Young Wang is, to quote Judd Nelson in “The Breakfast Club,” a “neo maxi zoom dweebie” of the highest order. He approaches pop culture as a science. Tiffany and Debbie Gibson smile from his bedroom walls. He’s a college student of his time, which begins, for the reader, in 1995, and quickly rewinds to the ’80s. (Of course there are mix tapes.)
Only the most gifted writers can pull off the second person without seeming presumptuous — “You’re not sure why George Lucas didn’t go with ‘Dark Vader’ and ‘lifesavers’” — so true! — and Chang is one of them. The plot of “888” took a bit longer to take hold: Young falls in love with Erena, whose dialogue is reminiscent of Michelle Williams’s character in “Dawson’s Creek” (clever to the max). Is she Young’s sixth great romance, or is she lucky number seven — as in, the one, according to his uncle’s numerical system? The answer can only be revealed by examining Young’s first five relationships.

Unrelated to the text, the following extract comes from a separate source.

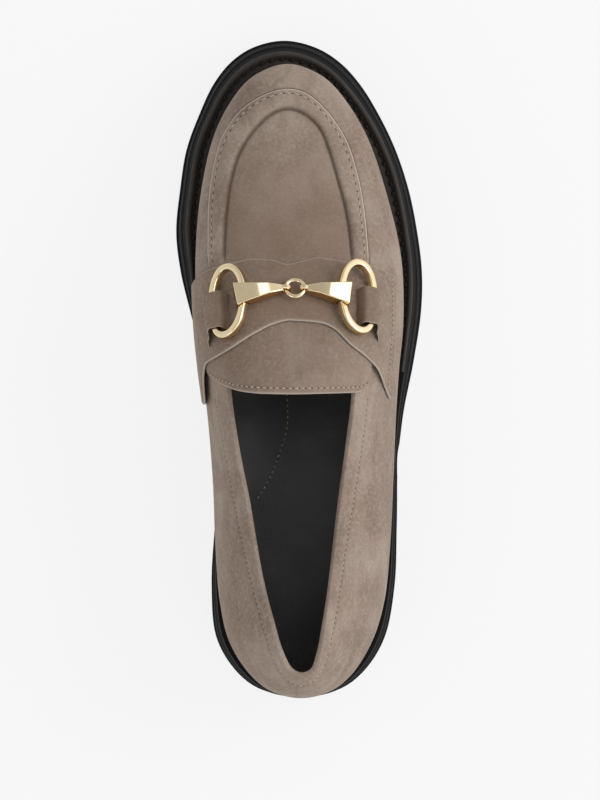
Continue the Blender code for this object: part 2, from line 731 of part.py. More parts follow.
def saddle_offset(along, share):
    """How far the saddle's underside stands off the last."""
    return LEATHER_GAP + (TONGUE_THICKNESS + LEATHER_GAP) * tongue_lift(along, share)


def overlay(name, table, columns, rows, offset, thickness, colour):
    """A leather piece that lies on the last, between its front and rear edges."""
    skin = Skin()
    grid = []
    places = []
    for share in columns:
        front = read_table(table, "reach", "front", share)
        rear = read_table(table, "reach", "rear", share)
        places.append([(front + (rear - front) * k / rows, share) for k in range(rows + 1)])
        grid.append(skin.add(last_point(*place) for place in places[-1]))
    for low, high in zip(grid, grid[1:]):
        skin.band(low, high, closed=False)
    base = np.array(skin.points)
    flat = [place for column in places for place in column]
    normals = np.array([last_normal(*place) for place in flat])
    under = np.array([offset(*place) for place in flat])[:, None]
    outer = base + normals * (under + thickness)
    inner = base + normals * under
    points, faces = close_sheet(outer, inner, skin.faces)
    return make_object(name, points, faces, colour, 0.9)


def make_tongue():
    columns = (-0.88, -0.85, -0.79, -0.72, -0.63, -0.54, -0.42, -0.3, -0.15, 0.0)
    columns += (0.17, 0.34, 0.44, 0.52, 0.585, 0.63, 0.667, 0.70)
    return overlay("tongue", TONGUE_TABLE, columns, 8, lambda *place: LEATHER_GAP, TONGUE_THICKNESS, SUEDE)


def make_saddle():
    columns = [row.reach for row in SADDLE_TABLE]
    columns = sorted(columns + [-0.98, -0.80, -0.66, -0.47, -0.25, 0.18, 0.43, 0.57, 0.68, 0.71, 0.775, 0.80])
    return overlay("saddle", SADDLE_TABLE, columns, 7, saddle_offset, SADDLE_THICKNESS, SUEDE_DARK)


def saddle_frame(place, lift, lean=0.0):
    """Origin, across, ahead and normal of a flat frame that stands off the saddle's outer face."""
    x = place.across * SOLE_WIDTH
    share = share_at(x, place.along)
    height = saddle_offset(place.along, share) + SADDLE_THICKNESS + lift
    origin = last_point(place.along, share) + last_normal(place.along, share) * height
    normal = last_normal(place.along, share + lean)
    ahead = np.array((0.0, normal[2], -normal[1]))
    ahead /= np.linalg.norm(ahead)
    return origin, np.cross(ahead, normal), ahead, normal


def share_at(x, along):
    """The share of the way out at which a plan distance lies."""
    offset = x - spine_x(along)
    side = 1.0 if offset >= 0 else -1.0
    return offset / reach(EDGE_CURVE, (spine_x(along), y_of(along)), (side, 0.0))


def sweep(skin, centres, normals, section, closed=True):
    """A tube round a path. The section's points are (sideways, up) from each centre."""
    count = len(centres)
    rows = []
    for k in range(count):
        after = centres[(k + 1) % count] if closed or k < count - 1 else centres[k]
        before = centres[k - 1] if closed or k else centres[k]
        tangent = (after - before) / np.linalg.norm(after - before)
        sideways = np.cross(tangent, normals[k])
        rows.append(skin.add(centres[k] + sideways * a + normals[k] * b for a, b in section))
    for low, high in zip(rows, rows[1:]):
        skin.band(low, high)
    if closed:
        skin.band(rows[-1], rows[0])
    else:
        skin.face(rows[0])
        skin.face(rows[-1])


def soft_square(width, depth):
    """An eight-cornered section, a square with its corners cut."""
    a, b, c, d = width / 2, depth / 2, width * 0.28, depth * 0.28
    return [(a, -d), (a, d), (c, b), (-c, b), (-a, d), (-a, -d), (-c, -b), (c, -b)]


def ring_point(frame, side, turn):
    """A point of a cheek ring's centre line, a rounded long oval that is fuller towards the bar."""
    origin, across, ahead, _ = frame
    half = RING_HALF_ACROSS * (1 + RING_SWELL * max(-side * math.cos(turn), 0.0))
    sideways = half * math.copysign(abs(math.cos(turn)) ** 0.88, math.cos(turn))
    along = RING_HALF_ALONG * math.copysign(abs(math.sin(turn)) ** 0.88, math.sin(turn))
    return origin + across * sideways + ahead * along


def make_cheek_ring(name, frame, side, grow=0.0, helper=False):
    steps = 32
    skin = Skin()
    centres = [ring_point(frame, side, 2 * math.pi * k / steps) for k in range(steps)]
    section = soft_square(RING_WIRE_WIDTH + 2 * grow, RING_WIRE_DEPTH + 2 * grow)
    sweep(skin, centres, [frame[3]] * steps, section)
    return make_object(name, skin.points, skin.faces, GILT, 0.25, 1.0, helper)


def make_centre_ring(name, frame, wire, helper=False):
    """The small ring that joins the two bars."""
    steps = 24
    origin, across, ahead, normal = frame
    turns = [2 * math.pi * k / steps for k in range(steps)]
    centres = [origin + (across * math.cos(t) + ahead * math.sin(t)) * CENTRE_RING_RADIUS for t in turns]
    section = [(wire * math.cos(math.pi * k / 4), wire * math.sin(math.pi * k / 4)) for k in range(8)]
    skin = Skin()
    sweep(skin, centres, [normal] * steps, section)
    return make_object(name, skin.points, skin.faces, GILT, 0.25, 1.0, helper)


def make_bar(side_name, ring_frame, centre_frame, side, turn):
    """A wedge bar. Its broad end holds the cheek ring's inner leg, its narrow end the centre ring."""
    origin, across, ahead, normal = centre_frame
    eye = origin + across * side * CENTRE_RING_RADIUS
    leg = ring_point(ring_frame, side, math.radians(turn if side < 0 else 180 - turn))
    line = (leg - eye) / np.linalg.norm(leg - eye)
    end = leg + line * BAR_OVERHANG
    start = eye + line * EYE_RADIUS * 0.6
    wide_ahead = ring_frame[2]
    skin = Skin()
    rows = []
    for share, deepened in ((0.0, 0.0), (BAR_SWELL, 0.95), (1.0, 1.0)):
        width = BAR_NARROW + (BAR_WIDE - BAR_NARROW) * share
        depth = BAR_NARROW_DEPTH + (BAR_WIDE_DEPTH - BAR_NARROW_DEPTH) * deepened
        centre = start + (end - start) * share
        forward = ahead * (1 - share) + wide_ahead * share
        forward -= line * forward.dot(line)
        forward /= np.linalg.norm(forward)
        up = np.cross(line, forward) * -side
        rows.append(skin.add(centre + forward * a + up * b for a, b in soft_bar(width, depth)))
    for low, high in zip(rows, rows[1:]):
        skin.band(low, high)
    skin.face(rows[0])
    skin.face(rows[-1])
    bar = make_object("bit_bar_" + side_name, skin.points, skin.faces, GILT, 0.25, 1.0)
    eye_disc = make_eye("eye_" + side_name, eye, across, ahead, normal)
    cut_with(bar, eye_disc, "UNION")
    cut_with(bar, make_cheek_ring("leg_hole_" + side_name, ring_frame, side, WIRE_GAP, True))
    hole = CENTRE_RING_WIRE + EYE_PLAY
    cut_with(bar, make_centre_ring("eye_hole_" + side_name, centre_frame, hole, True))
    return bar


def soft_bar(width, depth):
    """A bar's section: flat on top, with its upper corners lightly cut."""
    a, b = width / 2, depth / 2
    c = depth * 0.12
    return [(a, -b), (a, b - c), (a - c, b), (c - a, b), (-a, b - c), (-a, -b)]


def make_eye(name, centre, across, ahead, normal):
    """The disc that becomes the eye at a bar's narrow end, with its axis along the wire."""
    count = 16
    rows = []
    skin = Skin()
    for place in (-EYE_WIDTH / 2, EYE_WIDTH / 2):
        row = []
        for k in range(count):
            turn = 2 * math.pi * (k + 0.5) / count
            row.append(
                centre + ahead * place + (across * math.cos(turn) + normal * math.sin(turn)) * EYE_RADIUS
            )
        rows.append(skin.add(row))
    skin.band(*rows)
    skin.face(rows[0])
    skin.face(rows[1])
    return make_object(name, skin.points, skin.faces, GILT, 0.25, 1.0, True)


def make_keeper(name, frame, side, saddle):
    """The suede loop that holds a cheek ring's outer leg down on the saddle."""
    origin, across, ahead, normal = frame
    outward = across * side
    leg = origin + outward * RING_HALF_ACROSS
    stations = 9
    skin = Skin()
    outer_rows, inner_rows = [], []
    for k in range(stations):
        share = k / (stations - 1)
        place = leg + ahead * (KEEPER_AHEAD - KEEPER_LENGTH * share)
        drop = smooth(share, 0.55, 1.0)
        point = ahead * -KEEPER_POINT * share * share
        outer_rows.append(keeper_arch(place, outward, point, normal, KEEPER_THICKNESS, drop, saddle))
        inner_rows.append(keeper_arch(place, outward, point, normal, 0.0, drop, saddle))
    rows = [skin.add(row) for row in outer_rows]
    for low, high in zip(rows, rows[1:]):
        skin.band(low, high, closed=False)
    inner = [point for row in inner_rows for point in row]
    points, faces = close_sheet(skin.points, inner, skin.faces)
    return make_object(name, points, faces, SUEDE_DARK, 0.9)


def keeper_arch(leg, outward, point, normal, thickness, drop, saddle):
    """One arch over the leg, both feet on the saddle. Its outer side reaches further back and drops."""
    top = RING_WIRE_DEPTH / 2 + WIRE_GAP
    near, far = KEEPER_HALF_INWARD, KEEPER_HALF_OUTWARD
    taper = 1 - 0.45 * drop
    crest, shoulder = top + thickness * taper, top * 0.92 + thickness * 0.5 * taper
    outline = [(-near - thickness, -0.2 * top), (-near * 0.95 - thickness * 0.6, shoulder)]
    outline += [(-near * 0.55, crest), (0.0, crest), (far * 0.5, crest - 0.25 * top * drop)]
    outline += [(far * 0.95 + thickness * 0.6, shoulder - 0.75 * top * drop), (far + thickness, -0.2 * top)]
    foot = KEEPER_FOOT + thickness * 0.2
    points = [foot_point(leg - outward * (near + foot), normal, saddle)]
    for sideways, up in outline:
        points.append(leg + outward * sideways + normal * up + point * max(sideways / far, 0.0) * 0.5)
    points.append(foot_point(leg + outward * (far + foot) + point, normal, saddle))
    return points


def foot_point(point, normal, saddle):
    """The point moved along the normal until it is just off the saddle."""
    start = point + normal * KEEPER_SEARCH
    hit = saddle.ray_cast(Vector(start), Vector(-normal), 3 * KEEPER_SEARCH)[0]
    if hit is None:
        return point - normal * RING_WIRE_DEPTH / 2
    return np.array(hit) + normal * KEEPER_GAP


def surface_of(item):
    """The faces of an object, for finding where a line meets them."""
    points = [vertex.co.copy() for vertex in item.data.vertices]
    return BVHTree.FromPolygons(points, [tuple(face.vertices) for face in item.data.polygons])


def make_bit(saddle):
    """The bit: two cheek rings, two wedge bars and a centre ring, with a keeper over each outer leg."""
    centre_frame = saddle_frame(CENTRE_RING_PLACE, CENTRE_RING_LIFT)
    make_centre_ring("bit_centre_ring", centre_frame, CENTRE_RING_WIRE)
    for name, place, side in (("inner", INNER_RING_PLACE, -1), ("outer", OUTER_RING_PLACE, 1)):
        frame = saddle_frame(place, CHEEK_RING_LIFT, side * CHEEK_RING_LEAN)
        make_cheek_ring("bit_ring_" + name, frame, side)
        make_bar(name, frame, centre_frame, side, place.bar_turn)
        make_keeper("keeper_" + name, frame, side, surface_of(saddle))


def main():
    for item in list(bpy.data.objects):
        bpy.data.objects.remove(item)
    make_outsole()
    make_welt()
    make_insole()
    make_upper()
    make_tongue()
    make_bit(make_saddle())


main()
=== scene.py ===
"""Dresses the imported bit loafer: suede upper, saddle strap, gilt bit, stitched welt and lug sole.

Metres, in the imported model's frame: +Y to the toe, +X to the outer side, +Z up. Each piece is made again on
the same last at a finer step, with its seams, raw edges, stitches and nap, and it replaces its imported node.
"""

import logging
import math
from dataclasses import dataclass
from enum import Enum
from typing import Callable, ClassVar, Sequence

import bmesh
import bpy
import numpy as np
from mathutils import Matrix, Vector
from mathutils.bvhtree import BVHTree


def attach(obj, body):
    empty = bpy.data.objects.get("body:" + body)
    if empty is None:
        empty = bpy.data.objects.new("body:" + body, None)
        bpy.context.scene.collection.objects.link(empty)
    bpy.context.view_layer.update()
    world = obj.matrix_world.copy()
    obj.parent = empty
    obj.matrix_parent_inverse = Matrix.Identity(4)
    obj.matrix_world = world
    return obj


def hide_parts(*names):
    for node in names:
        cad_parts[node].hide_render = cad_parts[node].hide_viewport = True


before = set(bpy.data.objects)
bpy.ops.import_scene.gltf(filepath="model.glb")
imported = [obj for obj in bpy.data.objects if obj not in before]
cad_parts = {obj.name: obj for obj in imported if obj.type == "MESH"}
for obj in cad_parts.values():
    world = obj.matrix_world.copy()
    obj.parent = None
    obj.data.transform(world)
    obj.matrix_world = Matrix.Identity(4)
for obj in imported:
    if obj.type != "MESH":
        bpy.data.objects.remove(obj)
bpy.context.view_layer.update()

LOG = logging.getLogger("loafer")
Array = np.ndarray
Colour = tuple[float, float, float]
SHOE = "shoe"
BIT_RING = "bit_ring"


@dataclass(frozen=True)
class Sizes:
    """The shoe's sizes in metres, the same as its construction has."""

    sole_length: float = 0.271
    sole_width: float = 0.102
    sole_thickness: float = 0.0250
    heel_raise: float = 0.0120
    arch_lift: float = 0.0110
    toe_spring: float = 0.0070
    side_flare: float = 0.0034
    toe_flare: float = 0.0020
    flare_ledge: float = 0.0075
    side_step: float = 0.0009
    instep_height: float = 0.0980
    collar_height: float = 0.0575
    widest_rise: float = 0.0150
    wall: float = 0.0020
    tuck: float = 0.0022
    apron_band: float = 0.0014
    gap: float = 0.0003
    leather_gap: float = 0.0004
    tongue_thickness: float = 0.0014
    saddle_thickness: float = 0.0013
    insole_thickness: float = 0.0035
    arch_pad: float = 0.0035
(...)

Actually, how about an escape fantasy?
Emily Giffin’s THE SUMMER PACT (Ballantine, 352 pp., $30) is about a group of friends — always a foolproof setup, in my book. And the group of friends includes, get this, a man, which shouldn’t be as remarkable as it is on Planet Beach Read. The shell on top of this sand castle is the reunion tour, a decade after college, inspired by a long-ago promise to turn to one another in times of need.
Which leads me to the impetus behind the so-called summer pact, and to the trigger warning at the front of the book. Once upon a time, there was a fourth friend in the group: Summer, a runner and aspiring doctor from Naperville, Ill., who ends her own life in the prologue. Her absence casts a shadow over the book — and, of course, over Hannah, Lainey and Tyson. They take turns narrating their trip to the Italian island of Capri, where closure may or may not await.
“The Summer Pact” is sunnier than I’m making it sound. But, if the foundation it’s built on sounds too much like quicksand, Elise Juska’s “Reunion” is a solid alternative. Also new, also featuring a mixed-gender friend group, and the circumstances of the pilgrimage aren’t quite as fraught.